── Record excerpts ──

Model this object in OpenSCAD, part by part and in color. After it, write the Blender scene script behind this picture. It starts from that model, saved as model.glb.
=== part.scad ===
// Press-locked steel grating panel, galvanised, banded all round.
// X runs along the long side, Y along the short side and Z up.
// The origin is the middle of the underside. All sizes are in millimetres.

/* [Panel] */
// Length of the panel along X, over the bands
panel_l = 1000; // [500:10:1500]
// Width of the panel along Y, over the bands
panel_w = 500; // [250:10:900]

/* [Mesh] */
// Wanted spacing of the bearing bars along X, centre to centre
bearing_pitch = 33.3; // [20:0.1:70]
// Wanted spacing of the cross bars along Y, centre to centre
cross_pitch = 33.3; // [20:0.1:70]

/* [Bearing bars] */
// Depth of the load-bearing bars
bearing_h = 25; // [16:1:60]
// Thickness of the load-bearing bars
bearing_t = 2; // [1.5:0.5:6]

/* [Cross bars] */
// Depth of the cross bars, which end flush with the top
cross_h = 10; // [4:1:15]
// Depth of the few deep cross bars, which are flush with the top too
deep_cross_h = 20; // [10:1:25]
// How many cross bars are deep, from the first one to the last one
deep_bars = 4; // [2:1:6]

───
── Record excerpts ──

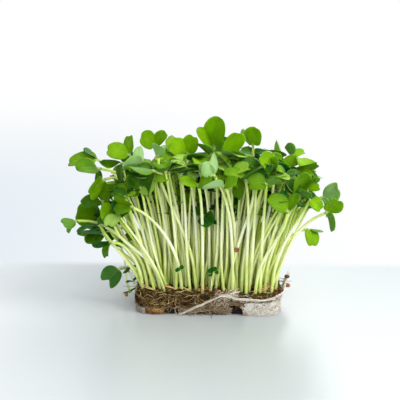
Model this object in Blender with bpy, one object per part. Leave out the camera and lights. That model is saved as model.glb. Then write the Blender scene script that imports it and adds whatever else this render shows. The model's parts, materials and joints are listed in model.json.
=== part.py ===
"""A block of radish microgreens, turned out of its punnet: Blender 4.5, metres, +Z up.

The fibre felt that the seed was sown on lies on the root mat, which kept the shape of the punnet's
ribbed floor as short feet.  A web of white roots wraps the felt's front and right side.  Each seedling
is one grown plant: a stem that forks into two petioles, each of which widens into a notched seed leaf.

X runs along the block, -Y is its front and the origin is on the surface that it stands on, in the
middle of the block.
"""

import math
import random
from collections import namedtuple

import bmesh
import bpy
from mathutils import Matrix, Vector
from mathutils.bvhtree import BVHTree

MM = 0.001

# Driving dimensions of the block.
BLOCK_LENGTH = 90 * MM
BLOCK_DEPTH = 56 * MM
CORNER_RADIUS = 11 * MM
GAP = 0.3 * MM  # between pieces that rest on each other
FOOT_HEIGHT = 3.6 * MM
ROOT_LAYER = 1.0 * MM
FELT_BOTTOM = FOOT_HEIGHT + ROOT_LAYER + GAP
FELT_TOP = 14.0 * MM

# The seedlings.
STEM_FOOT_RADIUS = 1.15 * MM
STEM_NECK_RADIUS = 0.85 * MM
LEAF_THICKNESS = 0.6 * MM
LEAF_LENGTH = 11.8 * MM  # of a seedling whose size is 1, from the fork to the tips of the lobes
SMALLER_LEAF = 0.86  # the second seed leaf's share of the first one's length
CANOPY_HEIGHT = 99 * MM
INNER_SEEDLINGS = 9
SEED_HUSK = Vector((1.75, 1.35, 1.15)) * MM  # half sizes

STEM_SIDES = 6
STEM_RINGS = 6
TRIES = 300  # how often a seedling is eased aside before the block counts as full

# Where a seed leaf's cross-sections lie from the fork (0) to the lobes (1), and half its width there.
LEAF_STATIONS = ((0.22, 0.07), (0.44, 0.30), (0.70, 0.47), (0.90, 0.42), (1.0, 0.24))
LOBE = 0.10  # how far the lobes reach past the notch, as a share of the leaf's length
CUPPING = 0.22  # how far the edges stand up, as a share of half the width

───
── Record excerpts ──

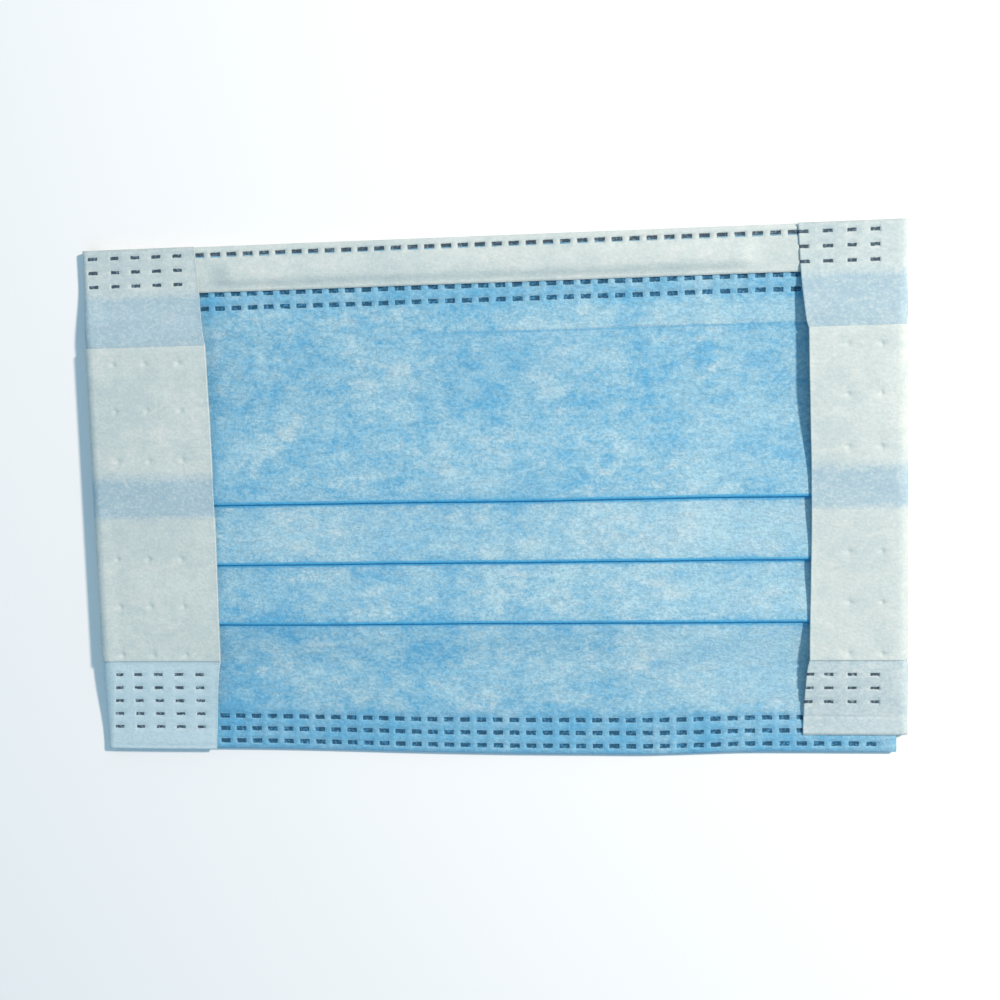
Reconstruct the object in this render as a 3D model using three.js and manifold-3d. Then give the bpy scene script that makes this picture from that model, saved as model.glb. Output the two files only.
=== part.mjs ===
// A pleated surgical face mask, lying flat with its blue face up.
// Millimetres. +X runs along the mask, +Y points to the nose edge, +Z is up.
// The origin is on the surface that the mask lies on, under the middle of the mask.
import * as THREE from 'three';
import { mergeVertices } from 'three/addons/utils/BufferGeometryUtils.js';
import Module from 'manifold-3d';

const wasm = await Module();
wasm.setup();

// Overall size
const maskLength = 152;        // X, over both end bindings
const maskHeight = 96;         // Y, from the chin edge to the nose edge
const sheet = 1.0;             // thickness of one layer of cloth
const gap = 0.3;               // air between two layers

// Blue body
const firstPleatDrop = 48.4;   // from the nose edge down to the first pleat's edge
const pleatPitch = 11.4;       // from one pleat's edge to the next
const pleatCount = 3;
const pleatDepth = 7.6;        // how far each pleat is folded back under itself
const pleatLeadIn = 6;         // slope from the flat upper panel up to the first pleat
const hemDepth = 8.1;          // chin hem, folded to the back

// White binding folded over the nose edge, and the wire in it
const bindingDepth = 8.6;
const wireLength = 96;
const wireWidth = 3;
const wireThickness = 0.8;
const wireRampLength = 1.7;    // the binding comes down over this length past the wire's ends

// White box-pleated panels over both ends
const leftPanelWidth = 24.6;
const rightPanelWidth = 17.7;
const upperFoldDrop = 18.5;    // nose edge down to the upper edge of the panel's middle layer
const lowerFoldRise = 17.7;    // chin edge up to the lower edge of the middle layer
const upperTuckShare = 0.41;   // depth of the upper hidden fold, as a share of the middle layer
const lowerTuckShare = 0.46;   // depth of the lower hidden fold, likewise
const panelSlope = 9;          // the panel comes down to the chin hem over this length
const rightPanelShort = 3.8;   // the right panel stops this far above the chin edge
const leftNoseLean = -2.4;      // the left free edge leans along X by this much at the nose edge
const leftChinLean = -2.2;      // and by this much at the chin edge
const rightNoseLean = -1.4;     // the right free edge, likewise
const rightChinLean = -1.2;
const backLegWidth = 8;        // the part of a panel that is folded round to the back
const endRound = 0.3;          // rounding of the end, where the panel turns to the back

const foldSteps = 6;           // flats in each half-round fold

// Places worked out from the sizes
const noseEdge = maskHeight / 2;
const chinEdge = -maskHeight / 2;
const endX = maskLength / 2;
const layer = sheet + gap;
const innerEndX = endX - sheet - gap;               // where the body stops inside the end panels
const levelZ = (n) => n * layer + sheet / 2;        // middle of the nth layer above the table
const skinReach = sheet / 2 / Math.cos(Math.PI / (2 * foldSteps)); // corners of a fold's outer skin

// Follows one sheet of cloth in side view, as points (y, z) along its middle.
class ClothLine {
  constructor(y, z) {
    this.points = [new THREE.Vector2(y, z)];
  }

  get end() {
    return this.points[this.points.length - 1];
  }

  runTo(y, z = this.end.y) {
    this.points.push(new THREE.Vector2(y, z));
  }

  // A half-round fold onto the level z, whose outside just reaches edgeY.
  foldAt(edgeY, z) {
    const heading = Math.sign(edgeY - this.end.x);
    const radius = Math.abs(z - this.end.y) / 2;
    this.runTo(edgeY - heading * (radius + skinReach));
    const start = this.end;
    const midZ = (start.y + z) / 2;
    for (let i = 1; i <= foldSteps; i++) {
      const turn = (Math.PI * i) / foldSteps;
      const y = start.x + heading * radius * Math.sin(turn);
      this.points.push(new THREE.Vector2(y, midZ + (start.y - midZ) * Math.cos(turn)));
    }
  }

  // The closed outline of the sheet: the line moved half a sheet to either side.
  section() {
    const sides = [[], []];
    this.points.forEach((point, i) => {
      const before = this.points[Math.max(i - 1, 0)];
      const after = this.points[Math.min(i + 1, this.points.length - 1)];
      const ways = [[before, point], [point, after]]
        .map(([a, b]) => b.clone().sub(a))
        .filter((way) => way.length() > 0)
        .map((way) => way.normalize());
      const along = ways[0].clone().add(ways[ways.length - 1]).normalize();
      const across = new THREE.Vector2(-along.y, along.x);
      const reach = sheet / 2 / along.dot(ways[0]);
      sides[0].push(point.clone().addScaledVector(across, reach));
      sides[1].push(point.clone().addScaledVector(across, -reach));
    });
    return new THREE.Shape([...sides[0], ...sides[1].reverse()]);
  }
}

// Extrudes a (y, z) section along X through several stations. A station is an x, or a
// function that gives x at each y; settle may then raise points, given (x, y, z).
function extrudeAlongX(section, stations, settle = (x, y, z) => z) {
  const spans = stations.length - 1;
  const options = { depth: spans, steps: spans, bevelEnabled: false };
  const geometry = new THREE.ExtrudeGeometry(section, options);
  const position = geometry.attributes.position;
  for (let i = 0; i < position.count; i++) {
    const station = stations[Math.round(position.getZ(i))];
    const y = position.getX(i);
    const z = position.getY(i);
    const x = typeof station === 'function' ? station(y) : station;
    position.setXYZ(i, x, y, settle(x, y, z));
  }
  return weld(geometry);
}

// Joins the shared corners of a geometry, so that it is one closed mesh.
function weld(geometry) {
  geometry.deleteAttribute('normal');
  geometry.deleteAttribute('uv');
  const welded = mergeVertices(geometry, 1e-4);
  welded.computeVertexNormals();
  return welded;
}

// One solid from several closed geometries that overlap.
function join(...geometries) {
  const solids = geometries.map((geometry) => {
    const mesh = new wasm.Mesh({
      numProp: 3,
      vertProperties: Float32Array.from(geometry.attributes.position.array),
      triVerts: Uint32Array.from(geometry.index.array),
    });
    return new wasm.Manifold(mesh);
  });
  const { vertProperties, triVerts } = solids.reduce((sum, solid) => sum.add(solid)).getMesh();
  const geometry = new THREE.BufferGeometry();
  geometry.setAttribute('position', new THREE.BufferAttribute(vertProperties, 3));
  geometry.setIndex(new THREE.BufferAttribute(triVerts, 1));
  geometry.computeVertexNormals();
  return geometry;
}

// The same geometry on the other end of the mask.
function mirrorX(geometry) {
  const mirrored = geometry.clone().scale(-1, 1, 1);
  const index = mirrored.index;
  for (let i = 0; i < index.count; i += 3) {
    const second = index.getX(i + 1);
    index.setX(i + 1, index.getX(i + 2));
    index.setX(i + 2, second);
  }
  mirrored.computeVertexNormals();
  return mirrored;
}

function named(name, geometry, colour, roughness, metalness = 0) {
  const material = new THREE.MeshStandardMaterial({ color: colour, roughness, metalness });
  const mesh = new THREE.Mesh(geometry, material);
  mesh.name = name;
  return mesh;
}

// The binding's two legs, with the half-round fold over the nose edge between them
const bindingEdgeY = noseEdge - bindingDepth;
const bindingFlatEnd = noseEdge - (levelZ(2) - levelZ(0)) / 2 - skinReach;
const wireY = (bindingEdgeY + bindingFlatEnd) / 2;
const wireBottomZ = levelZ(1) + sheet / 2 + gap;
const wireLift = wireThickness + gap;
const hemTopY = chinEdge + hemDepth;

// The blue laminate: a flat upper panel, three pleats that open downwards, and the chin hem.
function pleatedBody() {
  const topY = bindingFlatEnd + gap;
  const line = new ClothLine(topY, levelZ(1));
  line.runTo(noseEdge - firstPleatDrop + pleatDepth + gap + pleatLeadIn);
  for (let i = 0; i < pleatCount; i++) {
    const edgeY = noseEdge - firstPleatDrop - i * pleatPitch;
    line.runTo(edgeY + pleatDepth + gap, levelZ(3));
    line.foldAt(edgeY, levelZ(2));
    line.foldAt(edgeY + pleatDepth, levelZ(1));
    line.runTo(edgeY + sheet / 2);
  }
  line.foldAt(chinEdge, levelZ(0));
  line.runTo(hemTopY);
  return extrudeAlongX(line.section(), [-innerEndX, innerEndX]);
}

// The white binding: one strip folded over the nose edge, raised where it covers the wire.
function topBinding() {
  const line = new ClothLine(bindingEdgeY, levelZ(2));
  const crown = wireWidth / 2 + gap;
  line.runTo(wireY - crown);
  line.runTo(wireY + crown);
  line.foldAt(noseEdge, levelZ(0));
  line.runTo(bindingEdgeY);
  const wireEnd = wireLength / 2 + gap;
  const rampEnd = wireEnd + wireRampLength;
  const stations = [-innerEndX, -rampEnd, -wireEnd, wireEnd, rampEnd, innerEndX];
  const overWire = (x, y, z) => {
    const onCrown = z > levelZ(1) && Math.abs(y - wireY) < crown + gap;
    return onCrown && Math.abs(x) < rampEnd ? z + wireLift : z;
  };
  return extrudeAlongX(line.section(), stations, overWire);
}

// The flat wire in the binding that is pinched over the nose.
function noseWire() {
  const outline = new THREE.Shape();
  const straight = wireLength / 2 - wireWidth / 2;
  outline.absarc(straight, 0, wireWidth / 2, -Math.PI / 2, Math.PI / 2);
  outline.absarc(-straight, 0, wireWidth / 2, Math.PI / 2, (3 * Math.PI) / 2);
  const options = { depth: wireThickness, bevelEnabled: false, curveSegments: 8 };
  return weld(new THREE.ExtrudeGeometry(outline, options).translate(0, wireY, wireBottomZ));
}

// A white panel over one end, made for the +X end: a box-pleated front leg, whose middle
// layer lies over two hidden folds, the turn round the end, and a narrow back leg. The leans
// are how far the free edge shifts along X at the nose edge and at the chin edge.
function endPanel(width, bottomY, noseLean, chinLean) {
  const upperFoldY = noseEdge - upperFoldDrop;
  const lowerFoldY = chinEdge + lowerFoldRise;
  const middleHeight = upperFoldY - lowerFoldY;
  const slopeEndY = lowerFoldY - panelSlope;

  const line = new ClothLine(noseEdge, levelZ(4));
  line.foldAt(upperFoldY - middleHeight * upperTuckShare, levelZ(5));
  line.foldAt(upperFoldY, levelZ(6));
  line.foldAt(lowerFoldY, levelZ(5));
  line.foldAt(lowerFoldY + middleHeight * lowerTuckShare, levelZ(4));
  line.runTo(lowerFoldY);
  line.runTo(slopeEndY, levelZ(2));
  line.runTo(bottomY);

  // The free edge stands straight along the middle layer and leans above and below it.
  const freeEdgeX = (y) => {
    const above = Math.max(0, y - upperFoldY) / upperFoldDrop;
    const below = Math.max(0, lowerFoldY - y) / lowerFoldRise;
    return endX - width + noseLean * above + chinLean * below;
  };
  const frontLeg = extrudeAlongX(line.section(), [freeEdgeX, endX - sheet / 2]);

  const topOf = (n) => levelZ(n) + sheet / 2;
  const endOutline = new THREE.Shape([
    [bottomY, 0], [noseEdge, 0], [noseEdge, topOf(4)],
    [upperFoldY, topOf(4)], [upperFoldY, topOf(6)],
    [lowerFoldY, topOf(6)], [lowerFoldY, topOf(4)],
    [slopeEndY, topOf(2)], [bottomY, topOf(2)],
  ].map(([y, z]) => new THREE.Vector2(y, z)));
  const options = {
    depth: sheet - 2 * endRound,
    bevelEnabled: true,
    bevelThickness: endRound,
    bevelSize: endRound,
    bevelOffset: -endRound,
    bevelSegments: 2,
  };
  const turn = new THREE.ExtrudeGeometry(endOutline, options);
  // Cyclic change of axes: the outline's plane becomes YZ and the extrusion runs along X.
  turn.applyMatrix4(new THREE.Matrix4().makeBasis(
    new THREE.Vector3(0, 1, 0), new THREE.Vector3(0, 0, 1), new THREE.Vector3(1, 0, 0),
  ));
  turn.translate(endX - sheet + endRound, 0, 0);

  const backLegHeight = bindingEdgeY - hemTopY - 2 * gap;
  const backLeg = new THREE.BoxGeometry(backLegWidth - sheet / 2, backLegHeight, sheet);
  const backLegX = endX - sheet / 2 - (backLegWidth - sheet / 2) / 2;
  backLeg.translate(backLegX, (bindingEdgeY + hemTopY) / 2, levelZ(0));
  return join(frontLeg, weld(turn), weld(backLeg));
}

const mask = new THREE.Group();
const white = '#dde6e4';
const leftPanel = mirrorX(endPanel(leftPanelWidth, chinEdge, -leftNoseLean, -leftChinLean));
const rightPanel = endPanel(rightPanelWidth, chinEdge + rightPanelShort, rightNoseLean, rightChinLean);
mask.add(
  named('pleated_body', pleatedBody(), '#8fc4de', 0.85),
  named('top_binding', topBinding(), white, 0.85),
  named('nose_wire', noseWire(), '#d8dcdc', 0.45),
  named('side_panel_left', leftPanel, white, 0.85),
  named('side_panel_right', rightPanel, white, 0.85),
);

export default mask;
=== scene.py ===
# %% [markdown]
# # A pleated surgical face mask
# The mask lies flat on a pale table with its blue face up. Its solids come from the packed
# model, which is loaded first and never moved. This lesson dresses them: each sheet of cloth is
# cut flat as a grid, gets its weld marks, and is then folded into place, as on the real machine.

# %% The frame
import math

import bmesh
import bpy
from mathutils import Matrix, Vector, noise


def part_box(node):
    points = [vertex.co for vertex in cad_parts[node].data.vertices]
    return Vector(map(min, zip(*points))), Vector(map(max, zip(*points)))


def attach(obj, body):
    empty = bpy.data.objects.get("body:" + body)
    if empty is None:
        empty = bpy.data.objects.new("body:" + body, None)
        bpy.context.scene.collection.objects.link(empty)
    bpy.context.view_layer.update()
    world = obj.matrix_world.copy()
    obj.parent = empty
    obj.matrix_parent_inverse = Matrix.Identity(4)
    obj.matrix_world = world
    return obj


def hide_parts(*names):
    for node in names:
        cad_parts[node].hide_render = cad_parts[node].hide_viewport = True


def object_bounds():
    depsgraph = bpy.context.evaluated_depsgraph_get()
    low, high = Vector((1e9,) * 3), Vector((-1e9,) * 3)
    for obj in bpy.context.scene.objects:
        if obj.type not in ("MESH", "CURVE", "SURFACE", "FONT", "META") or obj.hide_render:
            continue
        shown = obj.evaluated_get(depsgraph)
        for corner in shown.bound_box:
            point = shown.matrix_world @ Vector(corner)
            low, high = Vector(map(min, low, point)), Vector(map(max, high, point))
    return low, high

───

> Problem description
Above are the records. Copy the lines beginning at the one that has "Model this object in Blender" and ending with the one that has "CUPPING = 0.22", unchanged.

> Full output
Model this object in Blender with bpy, one object per part. Leave out the camera and lights. That model is saved as model.glb. Then write the Blender scene script that imports it and adds whatever else this render shows. The model's parts, materials and joints are listed in model.json.
=== part.py ===
"""A block of radish microgreens, turned out of its punnet: Blender 4.5, metres, +Z up.

The fibre felt that the seed was sown on lies on the root mat, which kept the shape of the punnet's
ribbed floor as short feet.  A web of white roots wraps the felt's front and right side.  Each seedling
is one grown plant: a stem that forks into two petioles, each of which widens into a notched seed leaf.

X runs along the block, -Y is its front and the origin is on the surface that it stands on, in the
middle of the block.
"""

import math
import random
from collections import namedtuple

import bmesh
import bpy
from mathutils import Matrix, Vector
from mathutils.bvhtree import BVHTree

MM = 0.001

# Driving dimensions of the block.
BLOCK_LENGTH = 90 * MM
BLOCK_DEPTH = 56 * MM
CORNER_RADIUS = 11 * MM
GAP = 0.3 * MM  # between pieces that rest on each other
FOOT_HEIGHT = 3.6 * MM
ROOT_LAYER = 1.0 * MM
FELT_BOTTOM = FOOT_HEIGHT + ROOT_LAYER + GAP
FELT_TOP = 14.0 * MM

# The seedlings.
STEM_FOOT_RADIUS = 1.15 * MM
STEM_NECK_RADIUS = 0.85 * MM
LEAF_THICKNESS = 0.6 * MM
LEAF_LENGTH = 11.8 * MM  # of a seedling whose size is 1, from the fork to the tips of the lobes
SMALLER_LEAF = 0.86  # the second seed leaf's share of the first one's length
CANOPY_HEIGHT = 99 * MM
INNER_SEEDLINGS = 9
SEED_HUSK = Vector((1.75, 1.35, 1.15)) * MM  # half sizes

STEM_SIDES = 6
STEM_RINGS = 6
TRIES = 300  # how often a seedling is eased aside before the block counts as full

# Where a seed leaf's cross-sections lie from the fork (0) to the lobes (1), and half its width there.
LEAF_STATIONS = ((0.22, 0.07), (0.44, 0.30), (0.70, 0.47), (0.90, 0.42), (1.0, 0.24))
LOBE = 0.10  # how far the lobes reach past the notch, as a share of the leaf's length
CUPPING = 0.22  # how far the edges stand up, as a share of half the width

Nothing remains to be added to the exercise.